====== Supplied material

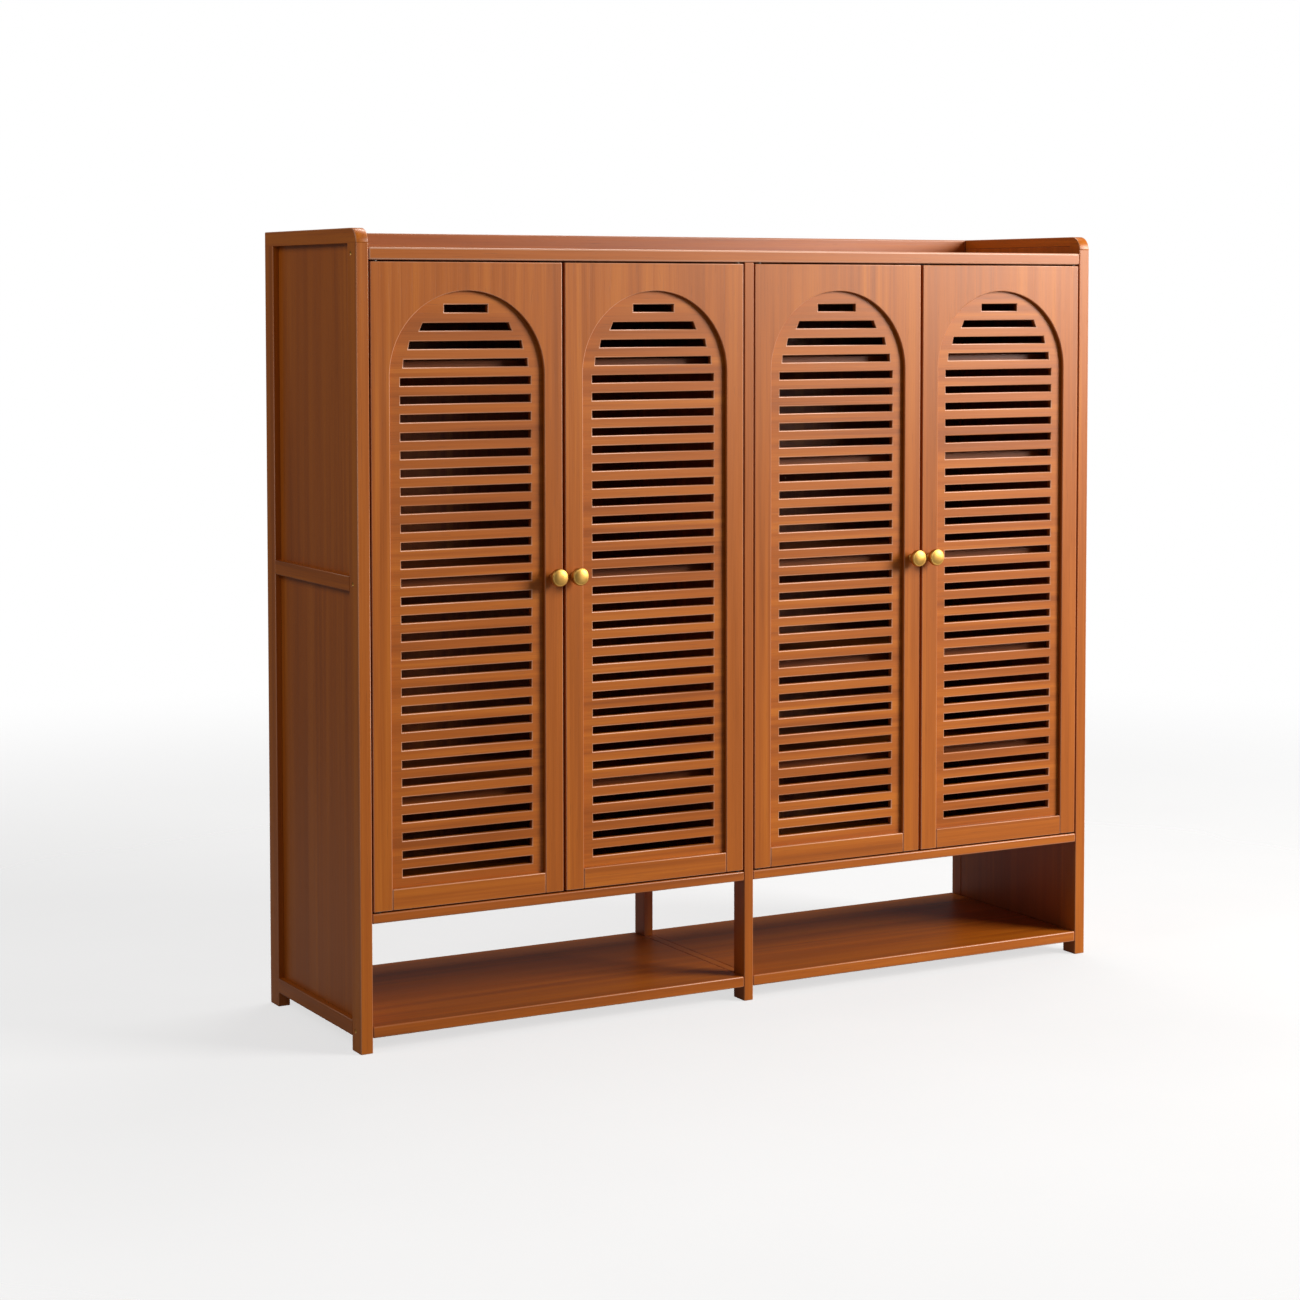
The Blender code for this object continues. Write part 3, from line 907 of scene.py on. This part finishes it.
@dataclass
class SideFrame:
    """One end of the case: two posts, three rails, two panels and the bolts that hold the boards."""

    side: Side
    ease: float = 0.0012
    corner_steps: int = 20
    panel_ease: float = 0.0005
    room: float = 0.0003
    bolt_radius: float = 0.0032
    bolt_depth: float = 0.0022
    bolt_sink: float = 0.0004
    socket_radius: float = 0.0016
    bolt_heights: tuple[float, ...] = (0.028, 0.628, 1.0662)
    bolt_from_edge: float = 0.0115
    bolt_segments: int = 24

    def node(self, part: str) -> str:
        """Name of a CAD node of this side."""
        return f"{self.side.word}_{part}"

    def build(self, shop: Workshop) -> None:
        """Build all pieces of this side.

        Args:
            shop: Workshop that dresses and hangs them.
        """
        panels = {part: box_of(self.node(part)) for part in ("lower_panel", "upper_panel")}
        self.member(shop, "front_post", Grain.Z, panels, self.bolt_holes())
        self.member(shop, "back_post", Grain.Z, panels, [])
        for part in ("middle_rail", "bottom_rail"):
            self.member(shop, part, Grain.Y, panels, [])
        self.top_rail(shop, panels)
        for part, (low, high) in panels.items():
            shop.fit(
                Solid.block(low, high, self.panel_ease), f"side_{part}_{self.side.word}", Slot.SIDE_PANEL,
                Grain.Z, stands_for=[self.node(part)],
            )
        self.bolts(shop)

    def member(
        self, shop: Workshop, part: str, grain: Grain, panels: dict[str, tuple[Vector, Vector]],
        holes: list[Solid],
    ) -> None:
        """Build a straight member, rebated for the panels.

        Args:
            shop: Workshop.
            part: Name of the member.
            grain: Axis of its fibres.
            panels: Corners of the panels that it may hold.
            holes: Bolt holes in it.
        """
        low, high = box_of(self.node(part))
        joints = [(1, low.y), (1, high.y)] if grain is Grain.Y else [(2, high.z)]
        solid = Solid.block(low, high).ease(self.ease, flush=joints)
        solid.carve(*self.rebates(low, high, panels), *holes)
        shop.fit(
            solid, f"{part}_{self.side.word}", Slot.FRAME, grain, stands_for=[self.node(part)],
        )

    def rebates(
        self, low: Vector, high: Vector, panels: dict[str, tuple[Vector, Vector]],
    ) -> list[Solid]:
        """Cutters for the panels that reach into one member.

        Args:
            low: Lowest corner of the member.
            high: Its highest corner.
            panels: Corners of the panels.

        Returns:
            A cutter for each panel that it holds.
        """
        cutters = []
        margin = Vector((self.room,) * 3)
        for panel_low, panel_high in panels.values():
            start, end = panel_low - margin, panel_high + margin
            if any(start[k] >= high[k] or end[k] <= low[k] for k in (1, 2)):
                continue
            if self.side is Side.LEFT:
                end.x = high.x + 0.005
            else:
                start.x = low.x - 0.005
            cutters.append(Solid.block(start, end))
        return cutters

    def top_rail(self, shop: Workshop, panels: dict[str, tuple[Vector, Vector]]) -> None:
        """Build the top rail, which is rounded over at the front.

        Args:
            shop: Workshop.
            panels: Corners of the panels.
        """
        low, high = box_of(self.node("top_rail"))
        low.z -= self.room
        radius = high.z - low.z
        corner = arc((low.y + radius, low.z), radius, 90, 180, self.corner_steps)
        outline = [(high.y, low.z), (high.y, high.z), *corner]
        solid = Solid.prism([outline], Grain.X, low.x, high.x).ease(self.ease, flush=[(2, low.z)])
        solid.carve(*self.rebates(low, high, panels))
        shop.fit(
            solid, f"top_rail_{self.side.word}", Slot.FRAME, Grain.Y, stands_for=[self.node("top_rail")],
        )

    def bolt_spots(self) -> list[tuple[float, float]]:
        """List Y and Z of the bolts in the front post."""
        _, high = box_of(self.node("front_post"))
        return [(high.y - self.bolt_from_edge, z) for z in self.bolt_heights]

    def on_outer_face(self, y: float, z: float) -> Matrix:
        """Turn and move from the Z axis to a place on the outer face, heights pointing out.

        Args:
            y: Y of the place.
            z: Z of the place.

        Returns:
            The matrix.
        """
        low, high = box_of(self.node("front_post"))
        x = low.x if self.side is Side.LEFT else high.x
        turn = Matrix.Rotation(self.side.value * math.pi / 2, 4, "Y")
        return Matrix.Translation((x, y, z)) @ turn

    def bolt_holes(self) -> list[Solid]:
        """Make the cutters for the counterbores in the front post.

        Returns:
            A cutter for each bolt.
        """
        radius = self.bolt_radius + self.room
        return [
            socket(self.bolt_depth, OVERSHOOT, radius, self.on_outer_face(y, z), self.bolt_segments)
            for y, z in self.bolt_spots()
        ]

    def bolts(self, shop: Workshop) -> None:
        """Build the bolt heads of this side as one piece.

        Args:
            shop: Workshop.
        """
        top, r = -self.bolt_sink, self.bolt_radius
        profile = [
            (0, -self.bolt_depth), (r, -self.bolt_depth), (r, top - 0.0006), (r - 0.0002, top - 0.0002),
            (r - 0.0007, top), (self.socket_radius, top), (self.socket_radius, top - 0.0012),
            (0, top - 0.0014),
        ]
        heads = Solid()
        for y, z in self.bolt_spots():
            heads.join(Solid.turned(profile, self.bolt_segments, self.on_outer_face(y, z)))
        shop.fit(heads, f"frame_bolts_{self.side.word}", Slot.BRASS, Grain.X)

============

#### Stated task
Report the number of lines in the listing that include the string "this"; give nothing but the number.

#### Correct answer
4